The House Foreign Affairs Committee this week advanced a bill that could lead to new U.S. sanctions against people and entities involved in illegal fentanyl trade. The Project Precursor Act, introduced by Rep. Michael McCaul, R-Texas, would require the State Department to seek to classify illicit fentanyl under the Chemical Weapons Convention and authorize the U.S. to sanction banks, people and transnational criminal organizations “complicit in the trafficking of this chemical weapon,” McCaul said during a May 16 markup. “This is a generational crisis that requires bold action and thinking outside the box. That’s what we’re doing.”
A bipartisan group of lawmakers introduced a bill last week that could expand sanctions on Syria's Bashar Assad regime and close “loopholes” in existing sanctions. The Assad Anti-Normalization Act would sanction members of Syria’s People’s Assembly and senior officials of the Arab Socialist Ba’ath Party and would “clarify the applicability” of sanctions to Syrian regime airlines and certain energy-related transactions. It also would expand the Caesar Syria Civilian Protection Act by “plugging loopholes” that “made it hard to enforce,” including by expanding Caesar Act sanctions on those involved in diverting humanitarian aid meant for the Syrian people.
Rep. Gregory Meeks, the top Democrat on the House Foreign Affairs Committee, introduced a bill last week that could lead to sanctions on any person or entity “endangering” the Zaporizhzhia nuclear power plant in Ukraine. The New York lawmaker said Russia has begun forced evacuations of the plant’s employees, leaving it “dangerously understaffed.”

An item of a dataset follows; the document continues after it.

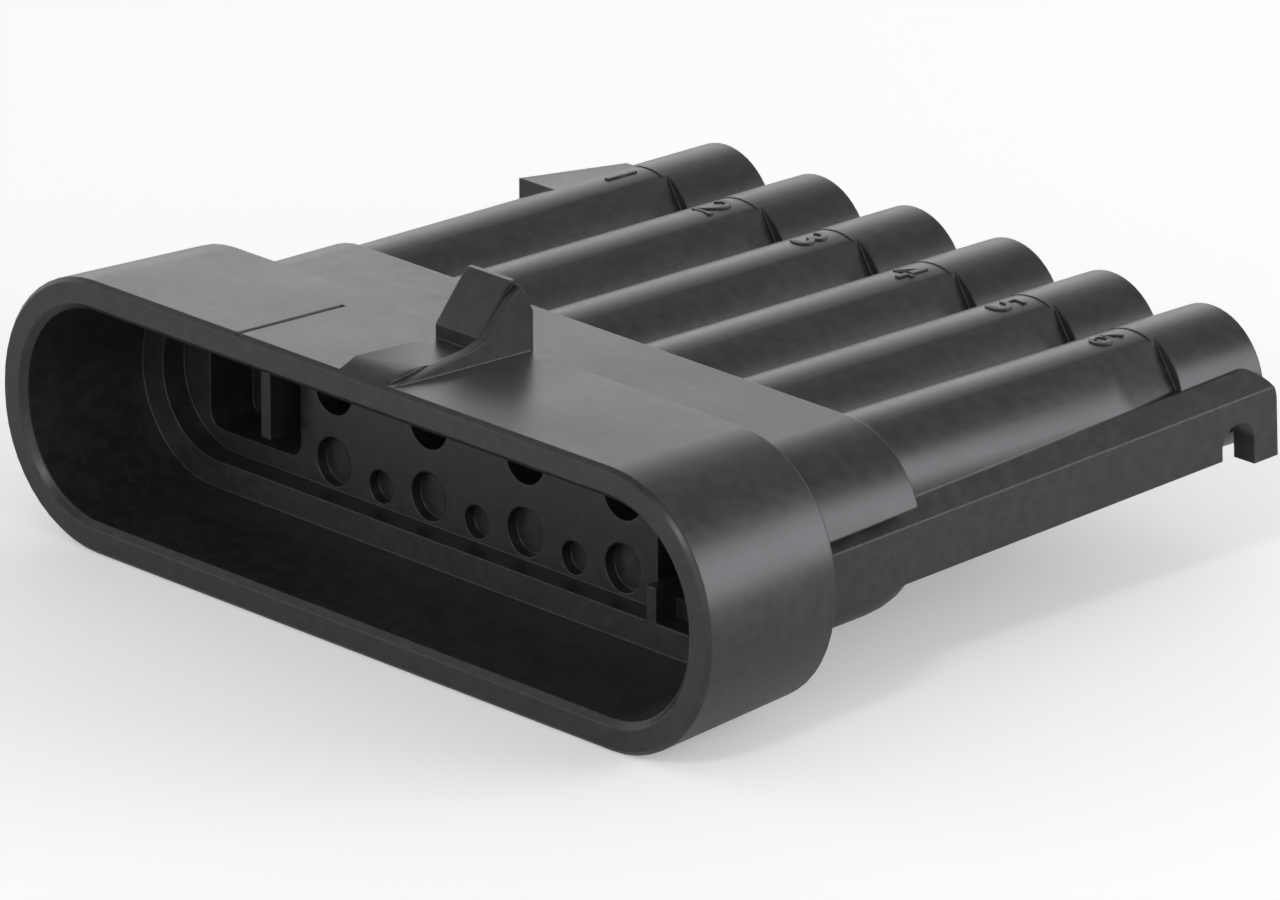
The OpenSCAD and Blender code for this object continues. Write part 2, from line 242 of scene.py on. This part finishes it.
# %% Smooth copy of the moulding
MERGE_WITHIN = 0.001 * MM
SMOOTH_BELOW = 28
bpy.ops.object.select_all(action="DESELECT")
skin = bpy.data.objects.new("moulded_skin", housing.data.copy())
bpy.context.scene.collection.objects.link(skin)
skin.data.transform(housing.matrix_world)
bpy.context.view_layer.objects.active = skin
skin.select_set(True)
bpy.ops.mesh.customdata_custom_splitnormals_clear()
bpy.ops.object.mode_set(mode="EDIT")
bpy.ops.mesh.select_all(action="SELECT")
bpy.ops.mesh.remove_doubles(threshold=MERGE_WITHIN)
bpy.ops.mesh.normals_make_consistent(inside=False)
bpy.ops.object.mode_set(mode="OBJECT")
bpy.ops.object.shade_smooth_by_angle(angle=math.radians(SMOOTH_BELOW))
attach(skin, "root")
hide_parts("housing")
print("smooth skin has", len(skin.data.vertices), "points")

# %% [markdown]
# ## Raised figures on the tubes
# Each cavity carries its plain number on the crown of its tube, just in front of the sleeve.

# %% Cavity figures
CAVITIES = 6
PITCH = 7 * MM
TUBE_RADIUS = 3.57 * MM
FIGURE_HEIGHT = 2.1 * MM
FIGURE_PLACE = 34.3 * MM
FIGURE_HALF_THICKNESS = 0.1 * MM
FIGURE_SINK = 0.02 * MM
FONT_SIZE = 1.4 * FIGURE_HEIGHT
for i in range(CAVITIES):
    bpy.ops.object.select_all(action="DESELECT")
    bpy.ops.object.text_add(location=(0, 0, 0))
    figure = bpy.context.object
    figure.name = "cavity_figure_" + str(i + 1)
    figure.data.body = str(i + 1)
    figure.data.size = FONT_SIZE
    figure.data.align_x = "CENTER"
    figure.data.align_y = "CENTER"
    figure.data.extrude = FIGURE_HALF_THICKNESS
    bpy.ops.object.convert(target="MESH")
    axis_x = (i - (CAVITIES - 1) / 2) * PITCH
    figure.location = (axis_x, FIGURE_PLACE, TUBE_RADIUS - FIGURE_SINK)
    bpy.ops.object.transform_apply(location=True, rotation=True, scale=True)
    # each point drops to the round of the tube, so that the figure wraps it
    for point in figure.data.vertices:
        across = point.co.x - axis_x
        point.co.z -= TUBE_RADIUS - math.sqrt(TUBE_RADIUS ** 2 - across ** 2)
    figure.data.materials.append(nylon)
    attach(figure, "root")
figure_rise = (FIGURE_HALF_THICKNESS - FIGURE_SINK) / MM
print(CAVITIES, "figures stand", round(figure_rise, 2), "mm proud of the tubes")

A group of House members asked President Joe Biden to reverse sanctions on Cuba and Venezuela, saying the measures are contributing to historic levels of migration to the U.S. But Sen. Bob Menendez of New Jersey, the top Democrat on the Senate Foreign Relations Committee, said U.S. sanctions aren’t the root cause of the migration, and the U.S. should find other ways to address the issue.
Former chief agricultural negotiator for the Office of the U.S. Trade Representative Gregg Doud called for the use of the new enforcement mechanism in the USMCA during a House Agriculture Committee hearing May 11.
Sen. Marco Rubio, R-Fla., reintroduced a bill this week that could require the administration to report on foreign investment in the U.S. space industry. The Space Protection of American Command and Enterprise Act would mandate an interagency annual report to Congress on foreign investment in “U.S. space exploration, manufacturing, telecommunications, and national security, including the countries of origin, sources of funds” and other information. It would also require the White House’s National Space Council to report on “investment competition” -- specifically from China and Russia -- aimed at leapfrogging “American economic leadership in commercial space,” including through intellectual property theft.
The chairman of the powerful House Rules Committee used his perch to promote a bill he sponsored that would allow the president to lower duties on non-import-sensitive goods made by a country that lost exports due to coercive actions; increase duties on imports from the "foreign adversary" committing the coercion; and allow the U.S. to more easily facilitate trade, including exports, with the coerced parties (see 2302230021).
A new House bill could lead to new sanctions against anyone involved in Iran’s missile or drone program, including buyers and sellers of the drones and those “importing or exporting any restricted missile or drone-related materiel to or from Iran.” The Fight Crime Act, which has bipartisan support, would also sanction people or entities that provide Iran “or its proxies” with products that “may contribute to the development of missiles or drones” or that participate “in joint missile or drone development with Iran or its proxies.”
Rep. John James, R-Mich., introduced a bill this month that could lead to more sanctions on supporters of Iran’s military forces. The legislation, which was referred to the Committee on Foreign Affairs May 5, would sanction foreign people who “support or conduct certain transactions” with Iran's Revolutionary Guard Corps or “other sanctioned persons.” The full text hasn’t yet been released.
A bipartisan group of lawmakers this week reintroduced a bill that could establish an outbound investment screening regime to prevent China and others from illegally acquiring sensitive U.S. technology.